「風使い」考

麦茶(YSG92227@pcvan.or.jp)


 「風使い」の英訳は?と聞かれて、すぐに答が出せるでしょうか。

 この夏ごろ、インターネット上でこのことについて熱い議論が繰り広げられていました。実は当サークルのことが英文で紹介されたのが発端で、世界各地のナウシカファンからいろいろな案が寄せられていました。
 代表的な意見は、まず"Windmaster"。しかしこれは風を従属させるような感じがすると反論もありました。つぎにアメリカ版コミックスでも使われた"Windrider"がありますが、これも何となく違うものをイメージしています。このほか"Winduser"なんてほとんど直訳もありました。

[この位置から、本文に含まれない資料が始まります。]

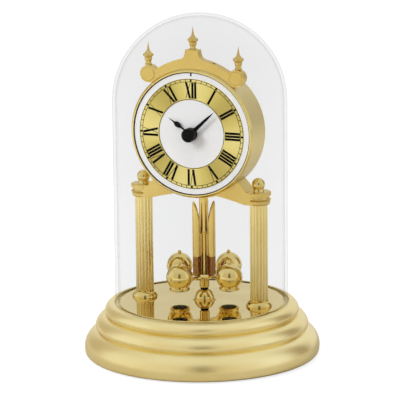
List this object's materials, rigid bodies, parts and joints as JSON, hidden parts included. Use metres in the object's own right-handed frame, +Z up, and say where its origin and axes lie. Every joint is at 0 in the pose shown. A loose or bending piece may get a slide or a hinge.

 そもそも「風使い」は誰が考えたか知りませんが、これまでに意外と多くの作品で使われています。そして、その概念は大きく分けて以下の3つに分類できます。

1) 呪術や魔術としての風使い

この場合の「風」とは比喩的に「気」の流れであったり、見えない力を表したりします。流行の風水などもこの範疇に入るでしょう。作品では鷹氏隆之のコミックスに、そのものずばり「風使い」がありますし、少年ジャンプで人気のあった「幽遊白書」にの登場人物にも風使いがいました。最近ではなるしまゆりの「少年魔法士」の主人公が風使いですが、「エアロマンサー」とルビが振ってあり、これはこれでいい訳だと思います。

2) 気象的な風を起こし操る風使い

ここでの「風」は、文字通り空気の動きとしての風です。人間の及ばないところから天気を司る存在のなかで、風を吹かせる役目を演じていることが多く、雨使いや雲使いとペアで登場することもあります。登場作品は少女マンガや童話が多く、我孫子三和の「風使いのしゃしゃ」、わかつきめぐみ「雨の宮風の宮」などがあります。また、1)との中間的な存在もみられます。

3) 気象的な風を利用する風使い

2)とは対照的に、吹いている風をうまく利用したり、これから吹く風を予測したり、あるいは風から情報を読み取る風使いです。前の2つとの大きな違いは、こちらから風には手を出さず、そこに吹く自然の風を在るがままに「使う」ということです。「風の谷のナウシカ」での風使いはここに分類されるでしょう。他には、ヨットやウィンドサーフィン、グライダーなどを題材にした作品でも登場しており、克・亜樹の「風使いのSAIL」などがあります。

 さて、先ほどの英訳の例を考えてみると、"Windmaster"は1)か2)のイメージがあります。対して、3)のナウシカを含む「風使い」は"Windrider"か"Winduser"ということになりますが、前者は「風に乗る」ニュアンスが強く、後者はちょっと安直な気がします。

 どなたか我が「風使い」に名訳を与えてくれないものでしょうか。